If both Taiwan and the United States can skillfully navigate domestic politics, key developments could take US-Taiwan economic relations to the next level. In the United States, finding creative ways to pass the stalled double taxation agreement, which has bipartisan and private sector support, would be key to lowering barriers to US-Taiwan investment. In Taiwan, possible revisions to the Public Debt Act (公共債務法) could shift resources, changing the landscape for SME support, technology research and development, and defense procurements.

Priority 5: Planning for Long-Term Contingencies

Planning for a contingency in the Taiwan Strait should be viewed as a key economic consideration for both the United States and Taiwan. Building up deterrence through speedy arms procurements, enhancing private sector resilience and communication, and making necessary investments in energy infrastructure should all be long-term priorities in the US-Taiwan relationship. The private sector will need to navigate the sensitivity of contingency discussions, and a hesitancy on the part of some political actors to create public panic through general discussions about resilience. This can be achieved through a focus on sectoral strength, supply chain integrity, and transparent communication–rather than discussions exclusively focused on a blockade or armed conflict. 

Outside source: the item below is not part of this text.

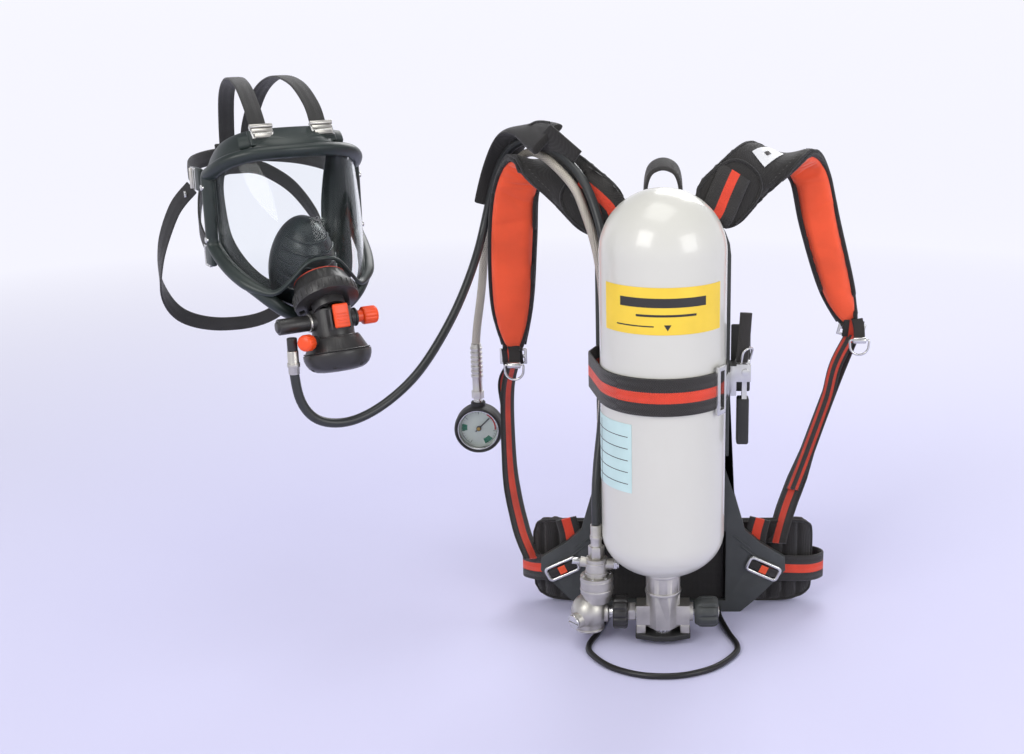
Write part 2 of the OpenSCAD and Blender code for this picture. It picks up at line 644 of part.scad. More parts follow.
module exhale_valve() at_port() color(orange) difference() {
    translate([0, 0, 9]) cylinder(d = 38, h = 1.6, $fn = 64);
    translate([0, 0, 8]) cylinder(d = 8, h = 4, $fn = 32);
}

// Point on the visor: across angle a, height z
function bulge(z) = 60 + 46 * sin(90 * min(1, max(0, (566 - z) / 104)));
function on_visor(a, z, out = 0) = [
    (81 + out) * sin(a), -52 - (bulge(z) + out) * cos(a), z
];
function visor_low(a) = lookup(abs(a), [[0, 457], [14, 453], [24, 436], [36, 421], [52, 426], [74, 446], [90, 464]]);
function visor_high(a) = 566 - 28 * pow(1 - cos(a), 1.5);

module visor() in_mask() color([0.85, 0.90, 0.92, 0.35]) {
    skin([
        for (i = [-12 : 12]) let(a = 86 * i / 12) concat(
            [for (k = [0 : 8]) let(z = visor_low(a) + (visor_high(a) - visor_low(a)) * k / 8) on_visor(a, z, 0)],
            [for (k = [8 : -1 : 0]) let(z = visor_low(a) + (visor_high(a) - visor_low(a)) * k / 8) on_visor(a, z, -2.4)])
    ]);
}

function visor_edge() = concat(
    [for (a = [-84 : 14 : 84]) on_visor(a, visor_high(a), 0)],
    [for (z = [538 : -18 : 466]) on_visor(90, z, 0)],
    [for (a = [84 : -12 : -84]) on_visor(a, visor_low(a), 0)],
    [for (z = [466 : 18 : 538]) on_visor(-90, z, 0)]);

module visor_frame() in_mask() color(rubber) {
    p = visor_edge();
    t = loop_tangents(p);
    centre = [0, -60, 500];
    skin([
        for (i = [0 : len(p) - 1])
            let(n = square_to(p[i] - centre, t[i]), b = cross(t[i], n))
                [for (k = [0 : 7]) p[i] + n * (3.4 + 6.5 * cos(45 * k + 22.5)) + b * 6.5 * sin(45 * k + 22.5)]
    ], false);
}

seal_front = [
    [24, -112, 576], [52, -94, 571], [74, -66, 556], [84, -46, 526], [84, -44, 494],
    [80, -52, 458], [68, -80, 434], [52, -108, 418], [34, -124, 404], [12, -128, 396]
];
seal_back = [
    [22, -84, 592], [48, -70, 588], [68, -44, 572], [76, -20, 540], [77, -12, 500],
    [73, -16, 460], [62, -34, 430], [46, -54, 408], [28, -66, 396], [10, -70, 391]
];

function shrink(p, by) = [for (q = p) q - by * unit([q[0], 0.35 * (q[1] + 60), q[2] - 490])];

module face_seal() in_mask() color(rubber) {
    front = smooth_loop(concat(seal_front, mirrored(seal_front)), 2);
    back = smooth_loop(concat(seal_back, mirrored(seal_back)), 2);
    front_in = shrink(front, 3);
    back_in = shrink(back, 3);
    lip = shrink(back, 20);
    skin([for (i = [0 : len(front) - 1])
        [front_in[i], lip[i] + [0, -4, 0], lip[i], back[i], front[i]]], false);
}

module nose_cup() in_mask() color(black) translate([0, -92, 436]) rotate([20, 0, 0]) difference() {
    scale([0.84, 1.1, 1.46]) sphere(d = 84, $fn = 32);
    scale([0.83, 1.1, 1.46]) sphere(d = 78, $fn = 32);
    translate([-60, 14, -60]) cube([120, 80, 120]);
    translate([-60, -90, -92]) cube([120, 160, 60]);
    translate([0, -50, -20]) rotate([60, 0, 0]) cylinder(d = 36, h = 60, center = true, $fn = 48);
}

module head_harness() in_mask() color(black) {
    for (s = [-1, 1]) {
        strap(smooth([[s * 34, -84, 588], [s * 34, -67, 612], [s * 31, -32, 634], [s * 26, 14, 639],
                      [s * 20, 58, 620], [s * 14, 88, 580], [s * 12, 98, 540]], 3), [1, 0, 0], 19, 2.6);
        strap(smooth([[s * 82, 4, 532], [s * 79, 34, 536], [s * 62, 70, 540], [s * 34, 95, 542], [s * 10, 102, 542]], 3),
              [0, 0, 1], 19, 2.6);
        strap(smooth([[s * 70, 12, 444], [s * 70, 40, 470], [s * 56, 72, 502], [s * 32, 94, 522], [s * 12, 101, 528]], 3),
              [0, 0, 1], 17, 2.6);
    }
}

module buckle() difference() {
    cube([25, 4, 17], center = true);
    translate([0, 0, 4.2]) cube([20, 6, 3.6], center = true);
    translate([0, 0, -4.2]) cube([20, 6, 3.6], center = true);
}

module harness_buckles() in_mask() color(nickel) {
    for (s = [-1, 1]) {
        translate([s * 34, -92, 588]) rotate([-40, 0, 0]) buckle();
        translate([s * 84, -2, 532]) rotate([0, 90, 90]) rotate([0, 0, 0]) buckle();
        translate([s * 73, 8, 441]) rotate([0, 90, 90]) buckle();
    }
}

module neck_strap() in_mask() color(black)
    strap(smooth([[-84, 12, 520], [-100, 34, 492], [-112, 60, 440], [-108, 84, 390], [-82, 100, 352],
                  [-30, 106, 334], [30, 104, 340], [76, 84, 390], [92, 44, 460], [88, 12, 516]], 4),
          [0, 0, 1], 17, 2.2);

backplate();
carry_loop();
foot_bail();
back_pad();
cylinder_saddle();
cylinder_shell();
cylinder_liner();
cylinder_band();
band_buckle();
latch_lever();
band_tail();
latch_pad();
valve_body();
valve_handwheel();
valve_spindle();
valve_plug();
valve_guard();
guard_foot();
burst_cap();
reducer_body();
reducer_piston();
reducer_spring();
reducer_plugs();
coupling_spigot();
coupling_wheel();
coupling_nut();
hose_fittings();
air_hose();
gauge_hose();
gauge_stem();
gauge_case();
gauge_boot();
gauge_dial();
gauge_needle();
gauge_lens();
shoulder_pads();
hose_sleeve();
pull_straps();
strap_slides();
d_ring_left();
d_ring_right();
waist_pads();
waist_belt();
belt_slides();
demand_body();
demand_cover();
demand_diaphragm();
release_latch();
bypass_knob();
reset_button();
inlet_barrel();
port_ring();
exhale_valve();
visor();
visor_frame();
face_seal();
nose_cup();
head_harness();
harness_buckles();
neck_strap();
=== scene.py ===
"""Visible pieces of a firefighter's breathing apparatus, built round its CAD frame. Metres, +Z up."""

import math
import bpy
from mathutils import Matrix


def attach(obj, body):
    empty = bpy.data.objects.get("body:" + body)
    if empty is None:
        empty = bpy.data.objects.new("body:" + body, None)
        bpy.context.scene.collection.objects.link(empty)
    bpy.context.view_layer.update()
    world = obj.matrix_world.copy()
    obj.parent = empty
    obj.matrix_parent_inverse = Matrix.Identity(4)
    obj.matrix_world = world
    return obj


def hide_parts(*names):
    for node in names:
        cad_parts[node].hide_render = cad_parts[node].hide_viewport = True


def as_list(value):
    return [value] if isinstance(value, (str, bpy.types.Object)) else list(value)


bl_info = {
    "name": "Firefighter's breathing apparatus",
    "version": (1, 0, 0),
    "blender": (4, 5, 0),
    "location": "3D View > Sidebar > Breathing set",
    "description": "Builds the visible pieces of a breathing apparatus round its CAD frame",
    "category": "Add Mesh",
}

import bmesh
import bpy
from mathutils import Matrix, Vector, geometry
from mathutils.bvhtree import BVHTree

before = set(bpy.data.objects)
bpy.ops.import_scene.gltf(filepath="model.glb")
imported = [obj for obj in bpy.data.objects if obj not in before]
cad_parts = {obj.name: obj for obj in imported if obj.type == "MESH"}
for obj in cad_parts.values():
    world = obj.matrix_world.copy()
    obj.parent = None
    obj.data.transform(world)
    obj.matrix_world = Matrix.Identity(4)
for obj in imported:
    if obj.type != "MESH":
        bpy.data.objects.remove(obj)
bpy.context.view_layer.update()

SHIFT = Vector((0.171, -0.073, 0.0))  # from the cylinder's axis to the middle of the footprint
CYLINDER_RADIUS = 0.070
BAND_LOW = 0.298
PLATE_FRONT = 0.076
X_AXIS, Y_AXIS, Z_AXIS = Vector((1, 0, 0)), Vector((0, 1, 0)), Vector((0, 0, 1))


def linear(red, green, blue):
    """A colour given as 0 to 255, as Blender's linear colour."""
    def value(c):
        c /= 255
        return c / 12.92 if c <= 0.04045 else ((c + 0.055) / 1.055) ** 2.4
    return (value(red), value(green), value(blue), 1.0)


def mm(x, y, z):
    return Vector((x, y, z)) * 0.001


def at(x, y, z):
    """A point given in millimetres about the cylinder's axis."""
    return mm(x, y, z) + SHIFT


MASK = Matrix.Translation(at(-460, 129, 0)) @ Matrix.Rotation(math.radians(35), 4, "Z")
PORT = MASK @ Matrix.Translation(mm(0, -158, 413)) @ Matrix.Rotation(math.radians(-42), 4, "X")
DEMAND = MASK @ Matrix.Translation(mm(4, -172, 350)) @ Matrix.Rotation(math.radians(-15), 4, "X")
GAUGE = Matrix.Translation(at(-236, 210, 194)) @ Matrix.Rotation(math.radians(90), 4, "X")


class BreathingSetSettings(bpy.types.PropertyGroup):
    """Sizes and colours of the breathing set."""

    air_hose_width: bpy.props.FloatProperty(
        name="Air hose", description="Outside diameter of the air hose",
        default=0.0104, min=0.009, max=0.011, unit="LENGTH")
    gauge_hose_width: bpy.props.FloatProperty(
        name="Gauge hose", description="Outside diameter of the braided gauge hose",
        default=0.0104, min=0.009, max=0.011, unit="LENGTH")
    stripe_half_width: bpy.props.FloatProperty(
        name="Stripe", description="Half the width of the stripe woven into the webbing",
        default=0.0055, min=0.002, max=0.01, unit="LENGTH")
    weave_pitch: bpy.props.FloatProperty(
        name="Weave", description="Distance between two threads of the pad cloth",
        default=0.0013, min=0.0005, max=0.004, unit="LENGTH")
    pad_swell: bpy.props.FloatProperty(
        name="Pad swell", description="Furthest that a padded piece swells",
        default=0.004, min=0.0, max=0.008, unit="LENGTH")
    cylinder_colour: bpy.props.FloatVectorProperty(
        name="Cylinder", description="Coat of the air cylinder",
        default=linear(214, 213, 203), size=4, min=0, max=1, subtype="COLOR")
    cloth_colour: bpy.props.FloatVectorProperty(
        name="Cloth", description="Black cloth and webbing of the harness",
        default=linear(31, 29, 27), size=4, min=0, max=1, subtype="COLOR")
    lining_colour: bpy.props.FloatVectorProperty(
        name="Lining", description="Lining of the shoulder pads",
        default=linear(252, 82, 40), size=4, min=0, max=1, subtype="COLOR")
    stripe_colour: bpy.props.FloatVectorProperty(
        name="Stripe", description="Stripe of the webbing",
        default=linear(234, 64, 30), size=4, min=0, max=1, subtype="COLOR")
    accent_colour: bpy.props.FloatVectorProperty(
        name="Controls", description="Latch and knobs of the demand valve",
        default=linear(247, 78, 24), size=4, min=0, max=1, subtype="COLOR")
    frame_colour: bpy.props.FloatVectorProperty(
        name="Carrying frame", description="Moulded back plate and handwheel",
        default=linear(60, 63, 61), size=4, min=0, max=1, subtype="COLOR")
    nickel_colour: bpy.props.FloatVectorProperty(
        name="Nickel", description="Plated valve and reducer",
        default=linear(206, 203, 195), size=4, min=0, max=1, subtype="COLOR")
    rubber_colour: bpy.props.FloatVectorProperty(
        name="Mask rubber", description="Frame and seal of the mask",
        default=linear(36, 45, 42), size=4, min=0, max=1, subtype="COLOR")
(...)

The main point: Considering recent developments in the US-Taiwan economic relationship, GTI convened a US-Taiwan Economic Relations Working Group in August 2025, featuring ten Washington-based experts in economics and trade. The working group formulated five key areas of priority for the next era of US-Taiwan economic partnership: 1) lowering the trade deficit; 2) mitigating the impacts of the tariffs; 3) focusing on new areas of cooperation; 4) navigating domestic pressures; and 5) planning for long-term contingencies.